Shell is trialling large batteries for energy storage at its EV charging forecourts, with the aim of providing ultra-fast EV charging in areas with restricted access to national grids.
Implemented in pilot form at Shell’s forecourt in the Netherlands, the system comprises a 360kWh on-site battery that stores electricity to increase capacity.
This allows drivers to use two 175kW EV chargers simultaneously. Normally, such performance would require a costly grid upgrade, but the presence of an on-site battery avoids this.
As the site’s chargers use 30-70kW on average together, the battery can be easily charged for times when more energy is demanded.
Developed in partnership with Alfen, an electricity distribution specialist, the battery system will also optimise grid stability, according to Shell. This is because spare capacity from the battery can be sold back to the grid at times of high demand.

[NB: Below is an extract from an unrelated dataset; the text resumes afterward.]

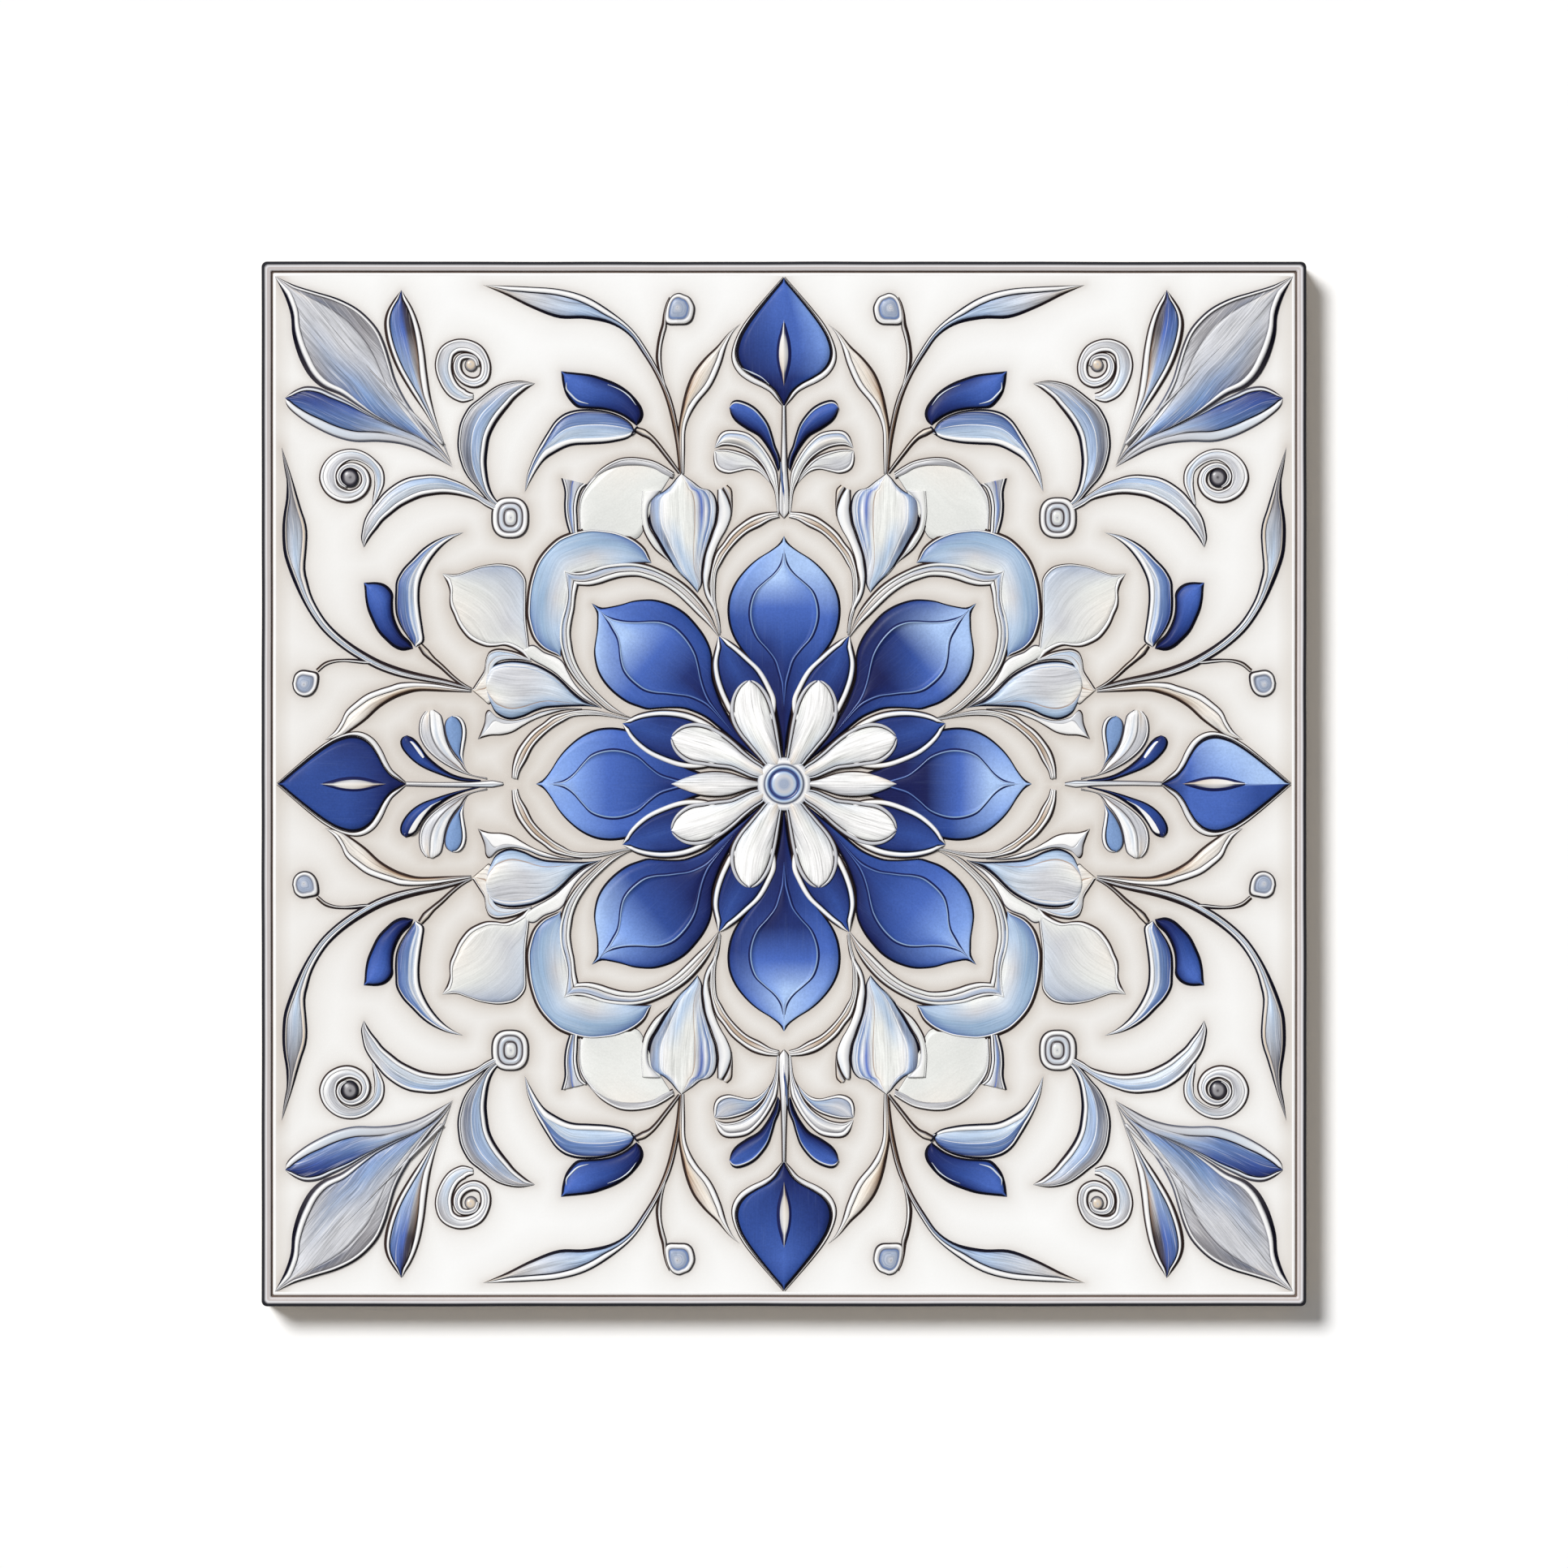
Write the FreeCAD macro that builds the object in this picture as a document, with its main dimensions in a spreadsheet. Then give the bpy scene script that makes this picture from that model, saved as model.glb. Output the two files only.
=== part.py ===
import FreeCAD, Part
import math
import os
import re
import Sketcher

V = FreeCAD.Vector
up = V(0, 0, 1)

# Lengths in millimetres, angles in degrees. The tile lies on its back, its face up, centred on the origin.
body_sizes = {
    "tile_side": 150.0,
    "field_level": 8.0,
    "plan_corner": 0.8,
    "rim_width": 1.3,
    "rim_rise": 0.35,
    "rim_inner_bevel": 0.15,
    "face_arris": 0.3,
    "back_chamfer": 0.5,
    "groove_width": 0.45,
    "groove_depth": 0.35,
    "key_width": 7.0,
    "key_depth": 0.9,
    "key_pitch": 16.0,
    "key_edge_land": 9.0,
    "key_draft": 20.0,
    "relief_mid": 0.6,
    "relief_high": 0.8,
    "relief_draft": 20.0,
}

# The boss at the middle of the rosette: a collar, a turned rim and a sunk disc.
boss_sizes = {
    "collar_radius": 3.8,
    "collar_rise": 0.75,
    "boss_foot_radius": 3.0,
    "boss_rim_radius": 2.6,
    "boss_rise": 1.2,
    "boss_rim_width": 0.5,
    "boss_dish_radius": 1.5,
    "boss_dish_rise": 0.85,
}

# Leaves and petals. Each has a root and a tip, and on either side of the line between them a belly:
# how far along that line it lies, and how far out. Left is on the left when looking from root to tip.
# Places are measured from the tile's centre.
leaves = {
    "stem": ((0.0, 38.6), (0.0, 54.6), (3.2, 1.0), (3.2, -1.0), "relief_mid"),
    "sprig_leaf": ((-1.2, 38.8), (-10.0, 48.1), (6.6, -2.9), (7.9, -4.9), "relief_mid"),
    "long_leaf": ((-14.6, 44.4), (-6.2, 66.0), (12.0, 3.9), (8.0, 1.7), "relief_mid"),
    "slender_leaf": ((-17.2, 56.6), (-43.2, 71.2), (12.0, -3.0), (13.0, -5.5), "relief_mid"),
    "bell_petal": ((-20.4, 51.8), (-32.0, 59.2), (9.3, 3.0), (5.0, -2.8), "relief_high"),
    "bell_leaf": ((-20.5, 50.3), (-37.2, 42.0), (11.0, -3.0), (8.8, -7.4), "relief_mid"),
    "heart_lobe": ((-18.9, 31.6), (-34.3, 34.3), (11.0, 3.2), (7.3, -3.75), "relief_mid"),
    "cup_body": ((-12.4, 27.6), (-14.6, 44.6), (8.7, 4.2), (11.0, -2.3), "relief_mid"),
    "inner_petal": ((-0.8, 1.9), (-5.6, 14.3), (9.3, 3.7), (9.0, -2.6), "relief_high"),
    "crescent_leaf": ((-41.4, 40.0), (-35.8, 57.4), (9.6, 8.3), (8.8, 3.6), "relief_mid"),
}
axis_leaves = ("stem",)

# Ogee petals that lie on an axis or a diagonal: a fine root, a neck where the flank turns out,
# a belly and a pointed tip. Distances run from the tile's centre along the petal's own line,
# or back from the field's edge or corner.
ogees = {
    "spade": ("edge", 90.0, (-19.2, (-16.6, 1.5), (-11.4, 6.9), -0.5), "relief_high"),
    "axial_petal": ("centre", 90.0, (3.4, (14.2, 1.6), (25.0, 8.15), 35.5), "relief_mid"),
    "diagonal_petal": ("centre", 135.0, (3.8, (15.0, 1.9), (26.0, 7.6), 37.8), "relief_mid"),
    "corner_leaf": ("corner", 135.0, (-37.5, (-25.0, 1.0), (-13.2, 5.8), -0.6), "relief_high"),
}

# Scrolls: a place measured from the field's upper left corner, an outer radius, the width of the
# strip and how much it closes in over a half turn.
volutes = {
    "scroll": ((27.9, -13.1), 4.7, 1.4, 1.2, "relief_mid"),
}

doc = FreeCAD.newDocument("azulejo_tile")
sheet = doc.addObject("Spreadsheet::Sheet", "sizes")
row_count = 0


def put(name, number):
    global row_count
    row_count += 1
    sheet.set("A%d" % row_count, name)
    sheet.set("B%d" % row_count, repr(number))
    sheet.setAlias("B%d" % row_count, name)


def put_point(name, point):
    put(name + "_x", point[0])
    put(name + "_y", point[1])


for name, number in {**body_sizes, **boss_sizes}.items():
    put(name, number)
for name, (root, tip, left, right, relief) in leaves.items():
    put_point(name + "_root", root)
    put_point(name + "_tip", tip)
    for side, (along, out) in (("left", left), ("right", right)):
        put("%s_%s_along" % (name, side), along)
        put("%s_%s_out" % (name, side), out)
for name, (anchor, bearing, (root, neck, belly, tip), relief) in ogees.items():
    put(name + "_root", root)
    put(name + "_neck_along", neck[0])
    put(name + "_neck_half", neck[1])
    put(name + "_belly_along", belly[0])
    put(name + "_belly_half", belly[1])
    put(name + "_tip", tip)
for name, (place, radius, width, closing, relief) in volutes.items():
    put_point(name, place)
    put(name + "_radius", radius)
    put(name + "_width", width)
    put(name + "_closing", closing)
doc.recompute()

aliases = set(re.findall(r"\w+", " ".join(sheet.get("A%d" % (i + 1)) for i in range(row_count))))
field_half = "(tile_side / 2 - rim_width - groove_width)"

body = doc.addObject("PartDesign::Body", "tile")
body.Label = "tile"


def bound(text):
    """An expression in the sheet's names, as the other objects have to write it."""
    return re.sub(r"[A-Za-z_]\w*", lambda m: "sizes." + m[0] if m[0] in aliases else m[0], text)


def amount(text):
    result = sheet.evalExpression(text)
    return float(getattr(result, "Value", result))


def origin(role):
    return next(f for f in body.Origin.OriginFeatures if f.Role == role)


def sketch_on(name, plane, place=("0", "0", "0"), turn=None):
    """A sketch on one of the body's own planes, moved and turned in that plane by expressions."""
    sketch = body.newObject("Sketcher::SketchObject", name)
    sketch.AttachmentSupport = (origin(plane), [""])
    sketch.MapMode = "FlatFace"
    for axis, text in zip("xyz", place):
        if text != "0":
            sketch.setExpression(".AttachmentOffset.Base." + axis, bound(text))
    if turn:
        sketch.AttachmentOffset = FreeCAD.Placement(V(), FreeCAD.Rotation(up, amount(turn)))
        sketch.setExpression(".AttachmentOffset.Rotation.Angle", bound(turn))
    return sketch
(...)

“Using stored energy helps maximise the use of renewable energy,” said Shell, with the added benefit of providing an extra source of revenue.
The vice-president of Shell’s Electric Mobility arm, Roger Hunter, said: “By supporting the introduction of additional ultra-fast charging points, this solution can help meet customers’ charging needs at grid constrained locations, both at Shell-owned retail stations and also at our customers’ premises.”
The forecourt battery pilot scheme is the latest of several ventures into sustainability for Shell. Its launch comes just weeks after the company emphasised its commitment to becoming a provider of net-zero-emissions energy products. By 2025, it aims to have a global network of around 500,000 EV chargers.
Shell isn’t the first company to experiment with a battery at forecourts. British company Gridserve recently revealed a test forecourt in the UK with a 5MWh battery storage system that can store up to 32,000 kilometres worth of energy, fed by solar panels on-site and at a dedicated solar farm nearby.